All at once a figure came between her and the light. Instinctively she knew it was Al’mah.
“Al’mah! Al’mah!” she said painfully, and in a voice scarce above a whisper.
The figure of the singing-woman bent over her protectingly, as it might almost seem, and her hands were caught in a warm clasp.
“Am I in time?” Jasmine asked, and the words came from her in gasps.
Al’mah had no repentance for her deception. She saw an agitation which seemed to her deeper and more real than any emotion ever shown by Jasmine, not excepting the tragical night at the Glencader Mine and the morning of the first meeting at the Stay Awhile Hospital. The butterfly had become a thrush that sang with a heart in its throat.
She gathered Jasmine’s eyes to her own. It seemed as though she never would answer. To herself she even said, why should she hurry, since all was well, since she had brought the two together living, who had been dead to each other these months past, and, more than all, had been of the angry dead? A little more pain and regret could do no harm, but only good. Besides, now that she was face to face with the result of her own deception, she had a sudden fear that it might go wrong. She had no remorse for the act, but only a faint apprehension of the possible consequences. Suppose that in the shock of discovery Jasmine should throw everything to the winds, and lose herself in arrant egotism once more! Suppose—no, she would suppose nothing. She must believe that all she had done was for the best.

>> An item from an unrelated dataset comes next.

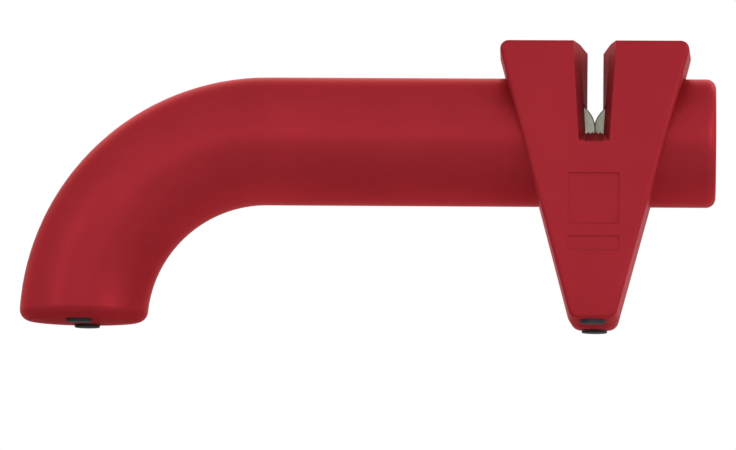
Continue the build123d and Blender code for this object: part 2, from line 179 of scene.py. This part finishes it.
# %% Tone group
def build_tone_group():
    """Deep plus (Bright minus Deep) times a share, where the share is slow noise plus fine speckle."""
    group, start, end = new_group(
        "tone_drift",
        {
            "Deep": (COLOR, (0.3, 0.02, 0.03, 1)),
            "Bright": (COLOR, (0.4, 0.03, 0.04, 1)),
            "Drift scale": (FLOAT, 28.0),
            "Speckle scale": (FLOAT, 900.0),
            "Speckle amount": (FLOAT, 0.25),
        },
        {"Color": COLOR},
    )
    noise_middle = 0.5
    place = add_node(group, "ShaderNodeTexCoord")
    drift = add_node(group, "ShaderNodeTexNoise", inputs={"Detail": 4.0, "Roughness": 0.6})
    speckle = add_node(group, "ShaderNodeTexNoise", inputs={"Detail": 2.0, "Roughness": 0.7})
    for texture, label in ((drift, "Drift scale"), (speckle, "Speckle scale")):
        group.links.new(place.outputs["Object"], texture.inputs["Vector"])
        group.links.new(start.outputs[label], texture.inputs["Scale"])
    offset = calculate(group, "SUBTRACT", speckle.outputs["Fac"], noise_middle)
    offset = calculate(group, "MULTIPLY", offset, start.outputs["Speckle amount"])
    stretch = add_node(group, "ShaderNodeMapRange", inputs={"From Min": 0.35, "From Max": 0.65})
    group.links.new(drift.outputs["Fac"], stretch.inputs["Value"])
    share = calculate(group, "ADD", stretch.outputs["Result"], offset, clamp=True)
    blend = add_node(group, "ShaderNodeMix", data_type="RGBA")
    group.links.new(share, blend.inputs["Factor"])
    group.links.new(start.outputs["Deep"], blend.inputs["A"])
    group.links.new(start.outputs["Bright"], blend.inputs["B"])
    group.links.new(blend.outputs["Result"], end.inputs["Color"])
    return group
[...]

She felt how cold were the small delicate hands in her own strong warm fingers, she saw the frightened appeal of the exquisite haunting eyes, and all at once realized the cause of that agitation—the fear that death had come without understanding, that the door had been forever shut against the answering voices.
“You are in time,” she said gently, encouragingly, and she tightened the grasp of her hands.
As the volts of an electric shock quivering through a body are suddenly withdrawn, and the rigidity becomes a ghastly inertness, so Jasmine’s hands, and all her body, seemed released. She felt as though she must fall, but she reasserted her strength, and slowly regained her balance, withdrawing her hands from those of Al’mah.
“He is alive—he is alive—he is alive,” she kept repeating to herself like one in a dream. Then she added hastily, with an effort to bear herself with courage: “Where is he? Take me.”